§ TASK STATEMENT: Your task is to restate the data word for word.

§ AVAILABLE DATA:

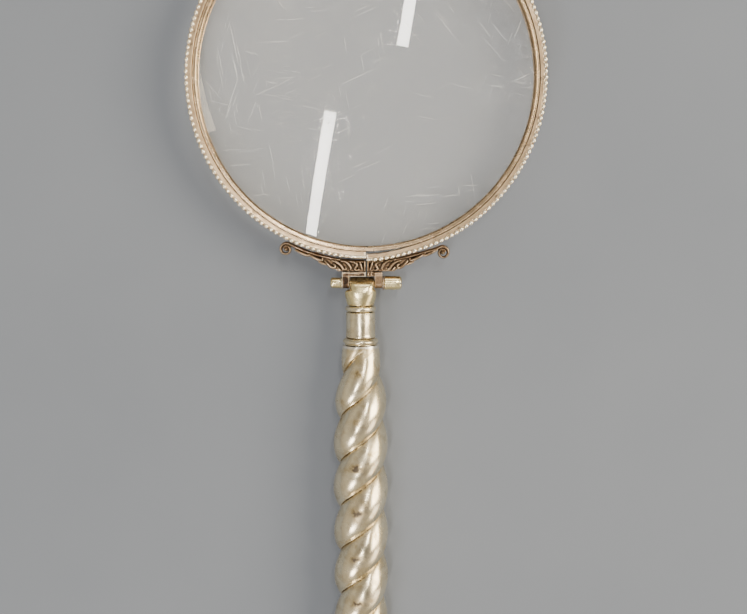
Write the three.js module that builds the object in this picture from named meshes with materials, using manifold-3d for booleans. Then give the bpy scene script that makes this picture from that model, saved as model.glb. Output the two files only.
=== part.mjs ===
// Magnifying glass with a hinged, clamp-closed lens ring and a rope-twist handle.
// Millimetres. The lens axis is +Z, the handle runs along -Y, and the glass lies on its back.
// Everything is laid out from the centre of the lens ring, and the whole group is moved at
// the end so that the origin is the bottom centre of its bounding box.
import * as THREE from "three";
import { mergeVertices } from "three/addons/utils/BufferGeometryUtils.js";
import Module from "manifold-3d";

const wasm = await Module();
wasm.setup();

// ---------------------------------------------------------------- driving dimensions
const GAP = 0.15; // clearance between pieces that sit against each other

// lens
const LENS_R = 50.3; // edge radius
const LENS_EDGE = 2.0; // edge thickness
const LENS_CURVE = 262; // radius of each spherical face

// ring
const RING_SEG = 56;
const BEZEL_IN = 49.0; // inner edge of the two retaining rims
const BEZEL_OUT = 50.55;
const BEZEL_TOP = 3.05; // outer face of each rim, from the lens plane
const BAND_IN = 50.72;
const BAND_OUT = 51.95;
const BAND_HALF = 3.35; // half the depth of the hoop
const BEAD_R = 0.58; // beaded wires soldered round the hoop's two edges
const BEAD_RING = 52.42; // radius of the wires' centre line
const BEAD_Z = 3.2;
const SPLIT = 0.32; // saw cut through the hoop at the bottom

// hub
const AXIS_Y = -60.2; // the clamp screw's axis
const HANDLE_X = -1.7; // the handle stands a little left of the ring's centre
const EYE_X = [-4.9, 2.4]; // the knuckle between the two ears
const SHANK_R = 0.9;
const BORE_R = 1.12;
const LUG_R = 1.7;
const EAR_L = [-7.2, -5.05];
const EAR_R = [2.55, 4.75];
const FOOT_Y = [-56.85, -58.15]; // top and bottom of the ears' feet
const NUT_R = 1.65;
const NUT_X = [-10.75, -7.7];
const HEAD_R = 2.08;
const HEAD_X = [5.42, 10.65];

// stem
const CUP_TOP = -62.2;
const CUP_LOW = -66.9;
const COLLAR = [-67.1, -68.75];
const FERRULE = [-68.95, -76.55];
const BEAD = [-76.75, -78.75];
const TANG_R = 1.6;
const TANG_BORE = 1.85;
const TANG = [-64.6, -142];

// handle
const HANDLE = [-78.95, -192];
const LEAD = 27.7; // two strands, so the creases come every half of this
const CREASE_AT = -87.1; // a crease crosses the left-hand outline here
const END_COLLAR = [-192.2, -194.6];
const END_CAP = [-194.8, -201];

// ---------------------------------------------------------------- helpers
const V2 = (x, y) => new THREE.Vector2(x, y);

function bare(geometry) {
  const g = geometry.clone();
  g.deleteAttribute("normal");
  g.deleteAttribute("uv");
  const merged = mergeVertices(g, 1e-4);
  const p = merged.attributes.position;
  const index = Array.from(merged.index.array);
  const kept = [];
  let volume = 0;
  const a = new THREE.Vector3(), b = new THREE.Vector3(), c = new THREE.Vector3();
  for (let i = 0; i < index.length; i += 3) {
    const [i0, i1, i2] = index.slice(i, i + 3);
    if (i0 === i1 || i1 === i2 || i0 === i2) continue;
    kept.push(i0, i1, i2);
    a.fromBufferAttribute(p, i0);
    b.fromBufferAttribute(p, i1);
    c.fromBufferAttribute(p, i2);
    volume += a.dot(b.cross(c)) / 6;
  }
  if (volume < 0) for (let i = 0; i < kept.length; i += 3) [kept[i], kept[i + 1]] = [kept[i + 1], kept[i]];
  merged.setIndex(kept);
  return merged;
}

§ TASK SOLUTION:
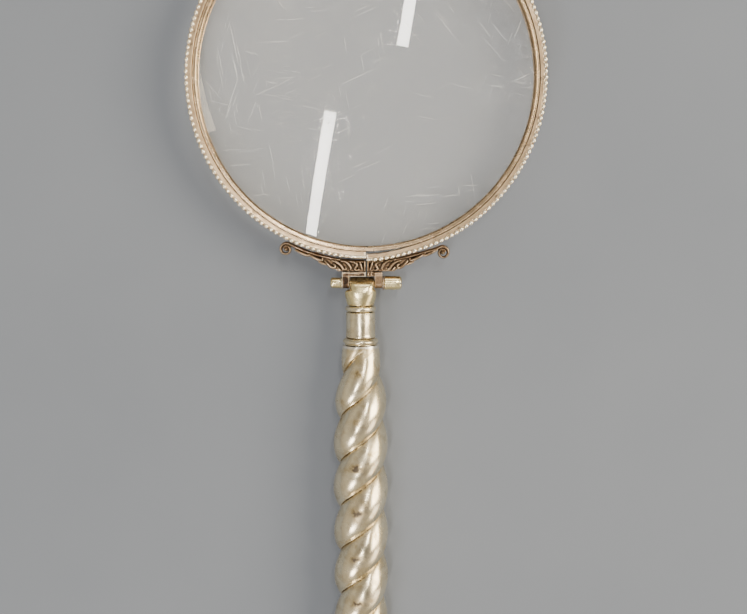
Write the three.js module that builds the object in this picture from named meshes with materials, using manifold-3d for booleans. Then give the bpy scene script that makes this picture from that model, saved as model.glb. Output the two files only.
=== part.mjs ===
// Magnifying glass with a hinged, clamp-closed lens ring and a rope-twist handle.
// Millimetres. The lens axis is +Z, the handle runs along -Y, and the glass lies on its back.
// Everything is laid out from the centre of the lens ring, and the whole group is moved at
// the end so that the origin is the bottom centre of its bounding box.
import * as THREE from "three";
import { mergeVertices } from "three/addons/utils/BufferGeometryUtils.js";
import Module from "manifold-3d";

const wasm = await Module();
wasm.setup();

// ---------------------------------------------------------------- driving dimensions
const GAP = 0.15; // clearance between pieces that sit against each other

// lens
const LENS_R = 50.3; // edge radius
const LENS_EDGE = 2.0; // edge thickness
const LENS_CURVE = 262; // radius of each spherical face

// ring
const RING_SEG = 56;
const BEZEL_IN = 49.0; // inner edge of the two retaining rims
const BEZEL_OUT = 50.55;
const BEZEL_TOP = 3.05; // outer face of each rim, from the lens plane
const BAND_IN = 50.72;
const BAND_OUT = 51.95;
const BAND_HALF = 3.35; // half the depth of the hoop
const BEAD_R = 0.58; // beaded wires soldered round the hoop's two edges
const BEAD_RING = 52.42; // radius of the wires' centre line
const BEAD_Z = 3.2;
const SPLIT = 0.32; // saw cut through the hoop at the bottom

// hub
const AXIS_Y = -60.2; // the clamp screw's axis
const HANDLE_X = -1.7; // the handle stands a little left of the ring's centre
const EYE_X = [-4.9, 2.4]; // the knuckle between the two ears
const SHANK_R = 0.9;
const BORE_R = 1.12;
const LUG_R = 1.7;
const EAR_L = [-7.2, -5.05];
const EAR_R = [2.55, 4.75];
const FOOT_Y = [-56.85, -58.15]; // top and bottom of the ears' feet
const NUT_R = 1.65;
const NUT_X = [-10.75, -7.7];
const HEAD_R = 2.08;
const HEAD_X = [5.42, 10.65];

// stem
const CUP_TOP = -62.2;
const CUP_LOW = -66.9;
const COLLAR = [-67.1, -68.75];
const FERRULE = [-68.95, -76.55];
const BEAD = [-76.75, -78.75];
const TANG_R = 1.6;
const TANG_BORE = 1.85;
const TANG = [-64.6, -142];

// handle
const HANDLE = [-78.95, -192];
const LEAD = 27.7; // two strands, so the creases come every half of this
const CREASE_AT = -87.1; // a crease crosses the left-hand outline here
const END_COLLAR = [-192.2, -194.6];
const END_CAP = [-194.8, -201];

// ---------------------------------------------------------------- helpers
const V2 = (x, y) => new THREE.Vector2(x, y);

function bare(geometry) {
  const g = geometry.clone();
  g.deleteAttribute("normal");
  g.deleteAttribute("uv");
  const merged = mergeVertices(g, 1e-4);
  const p = merged.attributes.position;
  const index = Array.from(merged.index.array);
  const kept = [];
  let volume = 0;
  const a = new THREE.Vector3(), b = new THREE.Vector3(), c = new THREE.Vector3();
  for (let i = 0; i < index.length; i += 3) {
    const [i0, i1, i2] = index.slice(i, i + 3);
    if (i0 === i1 || i1 === i2 || i0 === i2) continue;
    kept.push(i0, i1, i2);
    a.fromBufferAttribute(p, i0);
    b.fromBufferAttribute(p, i1);
    c.fromBufferAttribute(p, i2);
    volume += a.dot(b.cross(c)) / 6;
  }
  if (volume < 0) for (let i = 0; i < kept.length; i += 3) [kept[i], kept[i + 1]] = [kept[i + 1], kept[i]];
  merged.setIndex(kept);
  return merged;
}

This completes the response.